PROVIDED DATA:
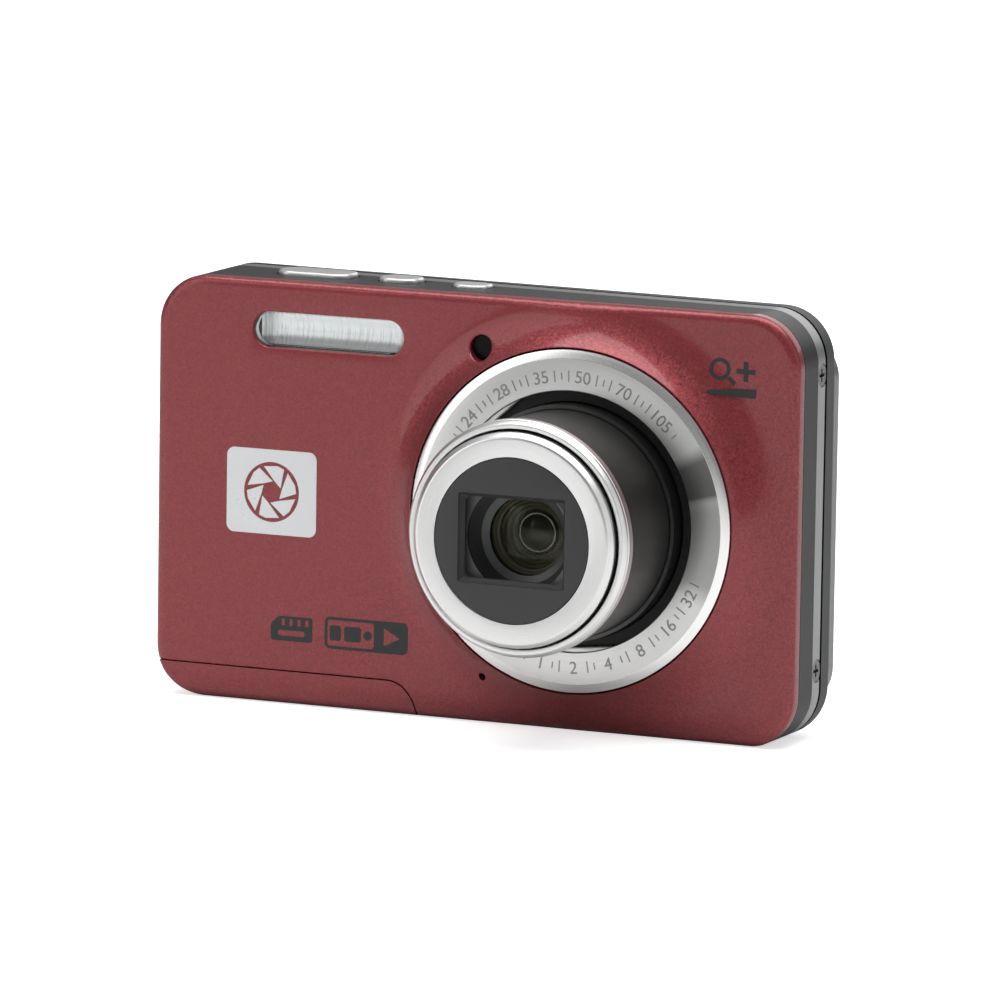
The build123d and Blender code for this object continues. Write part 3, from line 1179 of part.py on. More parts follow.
def screw(plane):
    """Cross-recessed screw with its head's top on the plane, shank running inwards."""
    with BuildPart() as fastener:
        with BuildSketch(plane):
            Circle(HEAD_R)
        extrude(amount=-HEAD_T)
        with BuildSketch(plane.offset(-HEAD_T)):
            Circle(SHANK_R)
        extrude(amount=-SHANK_L)
        with BuildSketch(plane):
            Rectangle(CROSS_L, CROSS_W)
            Rectangle(CROSS_W, CROSS_L)
        extrude(amount=-CROSS_DEPTH, mode=Mode.SUBTRACT)
    return fastener.part


screws = []
for end, y, z in SIDE_SCREWS:
    seat = Plane(origin=(end * (BODY_W / 2 - HEAD_SINK), y, z), z_dir=(end, 0, 0))
    screws.append(screw(seat))
for screw_x, screw_y in BASE_SCREWS:
    screws.append(screw(Plane(origin=(screw_x, screw_y, HEAD_SINK), z_dir=(0, 0, -1))))
case_screws = Compound(children=screws)
save(case_screws, "case_screws")
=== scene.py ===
import json
from math import cos, hypot, pi, radians, sin, sqrt

import bpy
from mathutils import Matrix, Vector
from mathutils.geometry import delaunay_2d_cdt


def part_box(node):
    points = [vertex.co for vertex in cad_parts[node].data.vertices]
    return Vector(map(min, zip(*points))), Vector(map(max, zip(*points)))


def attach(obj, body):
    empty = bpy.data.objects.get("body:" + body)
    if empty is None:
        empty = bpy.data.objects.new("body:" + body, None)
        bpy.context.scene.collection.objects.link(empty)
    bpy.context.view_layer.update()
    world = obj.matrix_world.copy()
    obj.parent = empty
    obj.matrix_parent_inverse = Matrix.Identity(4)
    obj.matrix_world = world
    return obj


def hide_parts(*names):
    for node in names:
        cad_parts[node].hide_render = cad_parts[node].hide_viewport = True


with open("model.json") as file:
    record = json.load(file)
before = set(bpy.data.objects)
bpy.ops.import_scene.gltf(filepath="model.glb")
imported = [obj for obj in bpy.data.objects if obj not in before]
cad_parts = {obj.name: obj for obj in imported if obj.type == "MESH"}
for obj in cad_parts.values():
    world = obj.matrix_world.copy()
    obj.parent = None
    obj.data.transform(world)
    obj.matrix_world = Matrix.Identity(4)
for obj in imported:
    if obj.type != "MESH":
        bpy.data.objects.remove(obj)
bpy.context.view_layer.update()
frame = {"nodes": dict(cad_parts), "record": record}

MM = 0.001
BODY = "camera_body"
FRONT_GROUP = "inner_barrel"
BARREL = "outer_barrel"


def box_mm(node):
    """Lowest and highest corner of a CAD node in millimetres."""
    lo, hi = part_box(node)
    return lo * 1000, hi * 1000


# ---- sizes, millimetres
ring_lo, ring_hi = box_mm("lens_ring")
cover_lo, cover_hi = box_mm("front_cover")
inner_lo, inner_hi = box_mm("inner_barrel")
rim_lo, rim_hi = box_mm("barrel_rim")
plate_lo, plate_hi = box_mm("lens_face_plate")
flash_lo, flash_hi = box_mm("flash_window")
lamp_lo, lamp_hi = box_mm("focus_lamp")

BODY_W = cover_hi.x - cover_lo.x
BODY_H = cover_hi.z - cover_lo.z
MID_Z = (cover_hi.z + cover_lo.z) / 2
CORNER_R = 7.0
FRONT_Y = -8.0
SEAM_Y = cover_hi.y
COVE_TOP_Y = cover_lo.y
SKIN = 1.1
WALL = 1.2
ROLL_H, ROLL_D = 4.0, 2.2
EDGE_TOP_W, EDGE_SIDE_W, EDGE_D = 1.0, 1.7, 0.9
LENS_X = (ring_lo.x + ring_hi.x) / 2
LENS_Z = (ring_lo.z + ring_hi.z) / 2
RING_Y = ring_lo.y
RING_R = (ring_hi.x - ring_lo.x) / 2
OPEN_R = RING_R + 0.13
COVE_R = 29.4
COVE_RISE = FRONT_Y - COVE_TOP_Y
COVE_BEND = ((COVE_R - OPEN_R) ** 2 + COVE_RISE**2) / (2 * COVE_RISE)
FLASH_X = (flash_lo.x + flash_hi.x) / 2
FLASH_Z = (flash_lo.z + flash_hi.z) / 2
FLASH_W = flash_hi.x - flash_lo.x - 1.2
FLASH_H = flash_hi.z - flash_lo.z - 1.0
LAMP_X = (lamp_lo.x + lamp_hi.x) / 2
LAMP_Z = (lamp_lo.z + lamp_hi.z) / 2
LAMP_R = 1.65
MIC_X, MIC_Z, MIC_R = 2.4, 6.5, 0.5
DOOR_TOP, DOOR_PIVOT_X, DOOR_PIVOT_Z, DOOR_END_R = 4.7, -11.8, 0.83, 3.87
FLASH_R = FLASH_H / 2 - 0.01
DOOR_ROUND, FLASH_ROUND, LAMP_ROUND, MIC_ROUND, OPEN_ROUND = 0.25, 0.3, 0.3, 0.1, 0.15
FACE_Y = inner_lo.y


# ---- node materials
class Wires:
    """Adds and joins the shader nodes of one node tree."""

    def __init__(self, tree):
        self.tree = tree

    def add(self, kind, **settings):
        node = self.tree.nodes.new(kind)
        for key, value in settings.items():
            setattr(node, key, value)
        return node

    def join(self, a, b):
        self.tree.links.new(a, b)

    def vector(self, operation, a, b=None, scale=None):
        node = self.add("ShaderNodeVectorMath", operation=operation)
        self.join(a, node.inputs[0])
        if isinstance(b, tuple):
            node.inputs[1].default_value = b
        elif b is not None:
            self.join(b, node.inputs[1])
        if scale is not None:
            node.inputs["Scale"].default_value = scale
        return node.outputs[0]

    def axes(self, source):
        node = self.add("ShaderNodeSeparateXYZ")
        self.join(source, node.inputs[0])
        return node.outputs

    def math(self, operation, a, b):
        node = self.add("ShaderNodeMath", operation=operation)
        for slot, value in enumerate((a, b)):
            if isinstance(value, (int, float)):
                node.inputs[slot].default_value = value
            else:
                self.join(value, node.inputs[slot])
        return node.outputs[0]

    def ramp(self, source, stops):
        node = self.add("ShaderNodeValToRGB")
        self.join(source, node.inputs["Fac"])
        ramp = node.color_ramp
        while len(ramp.elements) < len(stops):
            ramp.elements.new(0.5)
        for element, (place, colour) in zip(ramp.elements, stops):
            element.position = place
            element.color = colour if len(colour) == 4 else (*colour, 1.0)
        return node.outputs["Color"]

    def span(self, source, low, high):
        node = self.add("ShaderNodeMapRange")
        self.join(source, node.inputs["Value"])
        node.inputs["To Min"].default_value = low
        node.inputs["To Max"].default_value = high
        return node.outputs["Result"]

    def mix(self, factor, a, b, blend="MIX"):
        node = self.add("ShaderNodeMix", data_type="RGBA", blend_type=blend)
        for slot, value in ((0, factor), (6, a), (7, b)):
            if isinstance(value, (int, float)):
                node.inputs[slot].default_value = value
            elif isinstance(value, tuple):
                node.inputs[slot].default_value = (*value, 1.0)
            else:
                self.join(value, node.inputs[slot])
        return node.outputs[2]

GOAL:
Restate the whole listing exactly.

REPLY TO THE TASK:
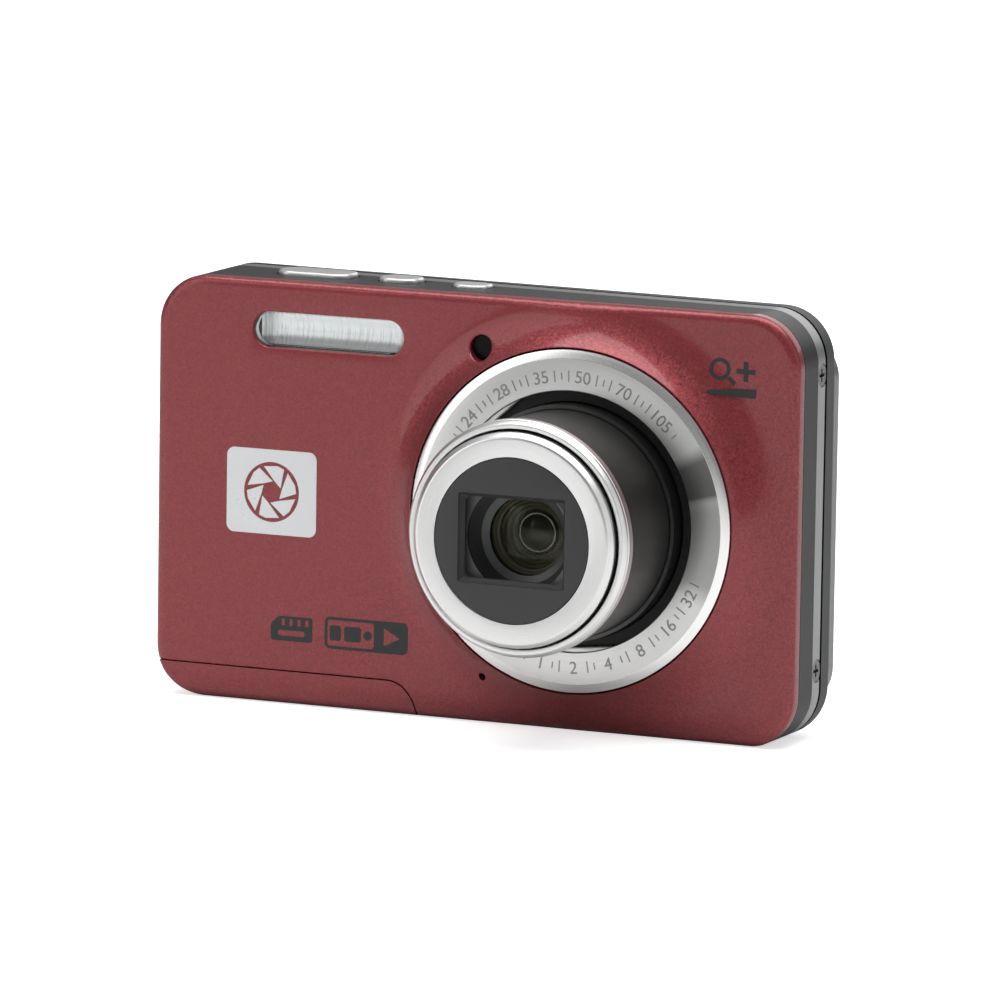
The build123d and Blender code for this object continues. Write part 3, from line 1179 of part.py on. More parts follow.
def screw(plane):
    """Cross-recessed screw with its head's top on the plane, shank running inwards."""
    with BuildPart() as fastener:
        with BuildSketch(plane):
            Circle(HEAD_R)
        extrude(amount=-HEAD_T)
        with BuildSketch(plane.offset(-HEAD_T)):
            Circle(SHANK_R)
        extrude(amount=-SHANK_L)
        with BuildSketch(plane):
            Rectangle(CROSS_L, CROSS_W)
            Rectangle(CROSS_W, CROSS_L)
        extrude(amount=-CROSS_DEPTH, mode=Mode.SUBTRACT)
    return fastener.part


screws = []
for end, y, z in SIDE_SCREWS:
    seat = Plane(origin=(end * (BODY_W / 2 - HEAD_SINK), y, z), z_dir=(end, 0, 0))
    screws.append(screw(seat))
for screw_x, screw_y in BASE_SCREWS:
    screws.append(screw(Plane(origin=(screw_x, screw_y, HEAD_SINK), z_dir=(0, 0, -1))))
case_screws = Compound(children=screws)
save(case_screws, "case_screws")
=== scene.py ===
import json
from math import cos, hypot, pi, radians, sin, sqrt

import bpy
from mathutils import Matrix, Vector
from mathutils.geometry import delaunay_2d_cdt


def part_box(node):
    points = [vertex.co for vertex in cad_parts[node].data.vertices]
    return Vector(map(min, zip(*points))), Vector(map(max, zip(*points)))


def attach(obj, body):
    empty = bpy.data.objects.get("body:" + body)
    if empty is None:
        empty = bpy.data.objects.new("body:" + body, None)
        bpy.context.scene.collection.objects.link(empty)
    bpy.context.view_layer.update()
    world = obj.matrix_world.copy()
    obj.parent = empty
    obj.matrix_parent_inverse = Matrix.Identity(4)
    obj.matrix_world = world
    return obj


def hide_parts(*names):
    for node in names:
        cad_parts[node].hide_render = cad_parts[node].hide_viewport = True


with open("model.json") as file:
    record = json.load(file)
before = set(bpy.data.objects)
bpy.ops.import_scene.gltf(filepath="model.glb")
imported = [obj for obj in bpy.data.objects if obj not in before]
cad_parts = {obj.name: obj for obj in imported if obj.type == "MESH"}
for obj in cad_parts.values():
    world = obj.matrix_world.copy()
    obj.parent = None
    obj.data.transform(world)
    obj.matrix_world = Matrix.Identity(4)
for obj in imported:
    if obj.type != "MESH":
        bpy.data.objects.remove(obj)
bpy.context.view_layer.update()
frame = {"nodes": dict(cad_parts), "record": record}

MM = 0.001
BODY = "camera_body"
FRONT_GROUP = "inner_barrel"
BARREL = "outer_barrel"


def box_mm(node):
    """Lowest and highest corner of a CAD node in millimetres."""
    lo, hi = part_box(node)
    return lo * 1000, hi * 1000


# ---- sizes, millimetres
ring_lo, ring_hi = box_mm("lens_ring")
cover_lo, cover_hi = box_mm("front_cover")
inner_lo, inner_hi = box_mm("inner_barrel")
rim_lo, rim_hi = box_mm("barrel_rim")
plate_lo, plate_hi = box_mm("lens_face_plate")
flash_lo, flash_hi = box_mm("flash_window")
lamp_lo, lamp_hi = box_mm("focus_lamp")

BODY_W = cover_hi.x - cover_lo.x
BODY_H = cover_hi.z - cover_lo.z
MID_Z = (cover_hi.z + cover_lo.z) / 2
CORNER_R = 7.0
FRONT_Y = -8.0
SEAM_Y = cover_hi.y
COVE_TOP_Y = cover_lo.y
SKIN = 1.1
WALL = 1.2
ROLL_H, ROLL_D = 4.0, 2.2
EDGE_TOP_W, EDGE_SIDE_W, EDGE_D = 1.0, 1.7, 0.9
LENS_X = (ring_lo.x + ring_hi.x) / 2
LENS_Z = (ring_lo.z + ring_hi.z) / 2
RING_Y = ring_lo.y
RING_R = (ring_hi.x - ring_lo.x) / 2
OPEN_R = RING_R + 0.13
COVE_R = 29.4
COVE_RISE = FRONT_Y - COVE_TOP_Y
COVE_BEND = ((COVE_R - OPEN_R) ** 2 + COVE_RISE**2) / (2 * COVE_RISE)
FLASH_X = (flash_lo.x + flash_hi.x) / 2
FLASH_Z = (flash_lo.z + flash_hi.z) / 2
FLASH_W = flash_hi.x - flash_lo.x - 1.2
FLASH_H = flash_hi.z - flash_lo.z - 1.0
LAMP_X = (lamp_lo.x + lamp_hi.x) / 2
LAMP_Z = (lamp_lo.z + lamp_hi.z) / 2
LAMP_R = 1.65
MIC_X, MIC_Z, MIC_R = 2.4, 6.5, 0.5
DOOR_TOP, DOOR_PIVOT_X, DOOR_PIVOT_Z, DOOR_END_R = 4.7, -11.8, 0.83, 3.87
FLASH_R = FLASH_H / 2 - 0.01
DOOR_ROUND, FLASH_ROUND, LAMP_ROUND, MIC_ROUND, OPEN_ROUND = 0.25, 0.3, 0.3, 0.1, 0.15
FACE_Y = inner_lo.y


# ---- node materials
class Wires:
    """Adds and joins the shader nodes of one node tree."""

    def __init__(self, tree):
        self.tree = tree

    def add(self, kind, **settings):
        node = self.tree.nodes.new(kind)
        for key, value in settings.items():
            setattr(node, key, value)
        return node

    def join(self, a, b):
        self.tree.links.new(a, b)

    def vector(self, operation, a, b=None, scale=None):
        node = self.add("ShaderNodeVectorMath", operation=operation)
        self.join(a, node.inputs[0])
        if isinstance(b, tuple):
            node.inputs[1].default_value = b
        elif b is not None:
            self.join(b, node.inputs[1])
        if scale is not None:
            node.inputs["Scale"].default_value = scale
        return node.outputs[0]

    def axes(self, source):
        node = self.add("ShaderNodeSeparateXYZ")
        self.join(source, node.inputs[0])
        return node.outputs

    def math(self, operation, a, b):
        node = self.add("ShaderNodeMath", operation=operation)
        for slot, value in enumerate((a, b)):
            if isinstance(value, (int, float)):
                node.inputs[slot].default_value = value
            else:
                self.join(value, node.inputs[slot])
        return node.outputs[0]

    def ramp(self, source, stops):
        node = self.add("ShaderNodeValToRGB")
        self.join(source, node.inputs["Fac"])
        ramp = node.color_ramp
        while len(ramp.elements) < len(stops):
            ramp.elements.new(0.5)
        for element, (place, colour) in zip(ramp.elements, stops):
            element.position = place
            element.color = colour if len(colour) == 4 else (*colour, 1.0)
        return node.outputs["Color"]

    def span(self, source, low, high):
        node = self.add("ShaderNodeMapRange")
        self.join(source, node.inputs["Value"])
        node.inputs["To Min"].default_value = low
        node.inputs["To Max"].default_value = high
        return node.outputs["Result"]

    def mix(self, factor, a, b, blend="MIX"):
        node = self.add("ShaderNodeMix", data_type="RGBA", blend_type=blend)
        for slot, value in ((0, factor), (6, a), (7, b)):
            if isinstance(value, (int, float)):
                node.inputs[slot].default_value = value
            elif isinstance(value, tuple):
                node.inputs[slot].default_value = (*value, 1.0)
            else:
                self.join(value, node.inputs[slot])
        return node.outputs[2]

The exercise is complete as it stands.